Since 2021, Campbell has started several courses and programs for students: Computer Science Ambassadors (an afterschool enrichment club), coding, robotics, graphic design, video editing, animation, and computer gaming and design. She has even gone above and beyond to hire experts in their field to present. For example, DRW Trading, one of their external partners, came in last school year and presented lessons to the scholars about coding. Students were engaged and able to learn from people in the field—exposure they would not have had without Campbell.
Through the partnership with DRW Trading, students were able to take a field trip to learn about 3D printing and play with 3D-printed objects.
In addition to classes, Campbell has created a dedicated computer science pathway that DRW students can choose to help prepare them for careers in software and network design, maintenance, and management. The pathway plan includes bringing in tech industry partners who provide mentoring and tutoring to help students develop their technical and soft skills.
Campbell, though, doesn’t just create these awesome spaces for current DRW students, though—she also carves out time to get computer science experiences to incoming DRW freshmen (current 8th graders). A few times each school year, she and her team run a 4-hour computer science workshop on Saturdays with hands-on activities and lessons about design, gaming, and robotics for both incoming and current students. This 4-hour experience is a great way for incoming students to learn more about computer science and what it looks like to be a student at DRW College Prep. Last month, she held a workshop focused on graphic design. Students designed their own t-shirts, printed them out, and used a Cricut cutter to cut them out and heat-press them onto an actual t-shirt. During this workshop, students not only learned the principles of design but how to use Cricut software.
One of her next goals is to set up dual enrollment courses so that students can graduate with an associate’s degree in computer science.
DRW Principal Tina Ellis is a strong supporter of Campbell and the computer science department.
“CS at DRW empowers students with access to cutting-edge technology—which was previously beyond their reach. Now, they can harness these tools. This journey in computer science paves the way for them to explore essential career possibilities crucial for our future,” Ellis said.

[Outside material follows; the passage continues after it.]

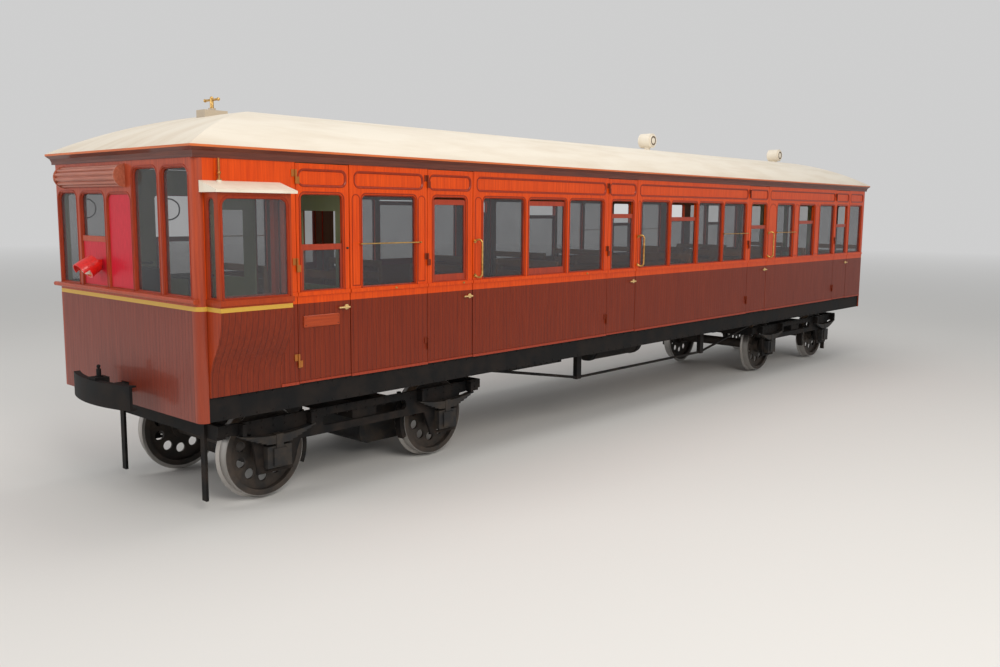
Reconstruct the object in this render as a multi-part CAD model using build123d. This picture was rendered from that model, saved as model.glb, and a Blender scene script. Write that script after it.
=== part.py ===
from build123d import *
import os
from math import asin, cos, pi, radians, sin, sqrt, tan

# Elevated railway carriage of the 1890s: a timber body with slam doors and a side lookout, on a steel
# underframe and two four-wheel bogies. Millimetres. +X is the driving end, +Y the left side and +Z up.
# X = 0 and Y = 0 are the middle of the body, and Z = 0 is the lowest point of the wheel flanges.

# Body shell
BODY_WIDTH = 2590.0
WALL = 60.0
DOOR_THICKNESS = 45.0
END_RETURN = 75.0
CORNER_RADIUS = 70.0
SOLEBAR_BOTTOM = 928.0
SOLEBAR_DEPTH = 208.0
SIDE_HEIGHT = 1932.0
SILL_HEIGHT = 816.0
LIGHT_CORNER = 45.0
WAIST_RAIL_DEPTH = 34.0
WAIST_RAIL_DROP = 4.0
WAIST_RAIL_PROUD = 14.0
FOOT_BEAD_HEIGHT = 24.0
FOOT_BEAD_PROUD = 9.0
FASCIA_BELOW_HEAD = 56.0
FASCIA_ABOVE_LIGHT = 60.0
FASCIA_HEIGHT = 148.0
FASCIA_SUNK = 9.0
FASCIA_CORNER = 55.0
FASCIA_MARGIN = 55.0

# Side panels between doorways, from the front: length, first light's distance from the panel's front
# edge, number of lights, light width, pillar width between lights, and which light is the drop light,
# counted from 0, with how far it stands lowered
SIDE_PANELS = [
    dict(length=878.0, lead=36.0, lights=1, light=622.0, pillar=60.0, drop=None, lowered=0.0),
    dict(length=965.0, lead=147.0, lights=1, light=672.0, pillar=60.0, drop=None, lowered=0.0),
    dict(length=2385.0, lead=155.0, lights=3, light=668.0, pillar=69.0, drop=1, lowered=28.0),
    dict(length=3000.0, lead=104.0, lights=4, light=665.0, pillar=50.0, drop=1, lowered=205.0),
    dict(length=2565.0, lead=310.0, lights=3, light=595.0, pillar=210.0, drop=1, lowered=265.0),
    dict(length=678.0, lead=45.0, lights=1, light=550.0, pillar=60.0, drop=None, lowered=0.0),
]
# Doorways, from the front: width, light's distance from the doorway's front edge, light width and how
# far the sliding sash stands lowered
DOORWAYS = [
    dict(width=590.0, lead=52.0, light=462.0, lowered=440.0),
    dict(width=655.0, lead=82.0, light=474.0, lowered=30.0),
    dict(width=630.0, lead=80.0, light=474.0, lowered=165.0),
    dict(width=630.0, lead=84.0, light=490.0, lowered=330.0),
    dict(width=590.0, lead=52.0, light=465.0, lowered=330.0),
]
DOOR_FRONT_GAP = 6.0
DOOR_REAR_GAP = 10.0
DOOR_FOOT_GAP = 6.0
DOOR_HEAD_GAP = 6.0
HINGE_RADIUS = 9.0
HINGE_PROUD = 14.0
HINGE_KNUCKLE = 60.0
HINGE_SEAM = 0.6
HINGE_PLATE = 8.0
HINGE_LEAF = 42.0
HINGE_ABOVE_FOOT = (150.0, 990.0)
HINGE_BELOW_HEAD = 182.0
HANDLE_HEIGHT = 650.0
HANDLE_INSET = 40.0
HANDLE_RADIUS = 8.0
SPINDLE_RADIUS = 6.0
HANDLE_REACH = 30.0
HANDLE_LEVER = 105.0
ROSE_RADIUS = 24.0
ROSE_DEPTH = 6.0

# Glazing
GLASS = 6.0
GLASS_INSET = 26.0
GLASS_LAP = 0.4
SASH_RAIL = 52.0
SASH_FOOT_RAIL = 105.0
SASH_STILE = 30.0
SASH_THICKNESS = 22.0
SASH_EASING = 1.0

# Driving-end lights, from the right side: middle, width, how far the light's head is below the head
# of the body, and what fills the light
FRONT_LIGHTS = [
    dict(middle=-1012.0, width=386.0, drop=258.0, filling="glass"),
    dict(middle=-495.0, width=478.0, drop=264.0, filling="half panel"),
    dict(middle=20.0, width=432.0, drop=278.0, filling="panel"),
    dict(middle=494.0, width=426.0, drop=60.0, filling="glass"),
    dict(middle=985.0, width=423.0, drop=66.0, filling="glass"),
]
REAR_LIGHTS = [
    dict(middle=-992.0, width=420.0, drop=264.0, filling="glass"),
    dict(middle=-496.0, width=440.0, drop=264.0, filling="glass"),
    dict(middle=0.0, width=420.0, drop=264.0, filling="glass"),
    dict(middle=496.0, width=440.0, drop=264.0, filling="glass"),
    dict(middle=992.0, width=420.0, drop=264.0, filling="glass"),
]
FRONT_CORNER = 75.0
HALF_PANEL_HEIGHT = 406.0
HALF_PANEL_BAR = 50.0
HALF_PANEL_BAR_INSET = 6.0
PANEL_THICKNESS = 18.0
PANEL_INSET = 14.0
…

Junior at DRW College Prep holding their end of year Lego project for robotics class.
Junior at DRW College Prep working on their end of year Lego project for robotics class.
Bringing computer science opportunities to DRW students and the West Side is critical to Campbell for this reason—and it’s why she chooses to work in a school rather than work at a big-name tech company.
“I do this so Black and Brown kids get to see someone who looks like them in computer science and get exposed to the many different levels of computer science and learn how they can fit into that space,” Campbell said.
Currently, folks of color make up a very small percentage of the tech workforce in the U.S. Due to this underrepresentation, many students don’t have the opportunity to see computer science professionals who look like them. That, coupled with a lack of educational exposure, has created a racial gap in students who pursue computer science for college and careers. Conversely, when BIPOC students are exposed to computer science studies, they retain their interest and also do better in other subjects, excel at problem-solving, and attend college at higher rates. (Diversity and Equity in Computer Science, Code.org)
Jamia H, a junior at DRW, has taken computer science courses for all three years that Campbell has been here. Now, she wants to pursue computer science in college.
“I’ve learned a lot. I’ve learned basic computer skills and problem-solving skills. I think I want to do something around computer science in college because of the classes I’ve taken. Even though it frustrates me sometimes, I like it,” Jamia said.
For another junior, Lionel B, studying computer science helps him learn.
“I enjoy coding because it challenges me. It helps me learn new things easier and faster,” Lionel said.
Outside of just their experiences in CS classes, though, students deeply appreciate Campbell’s support and guidance.
“She is a model figure to me… She does more than teach me—she helps me inside and outside of school,” India M, a junior, said.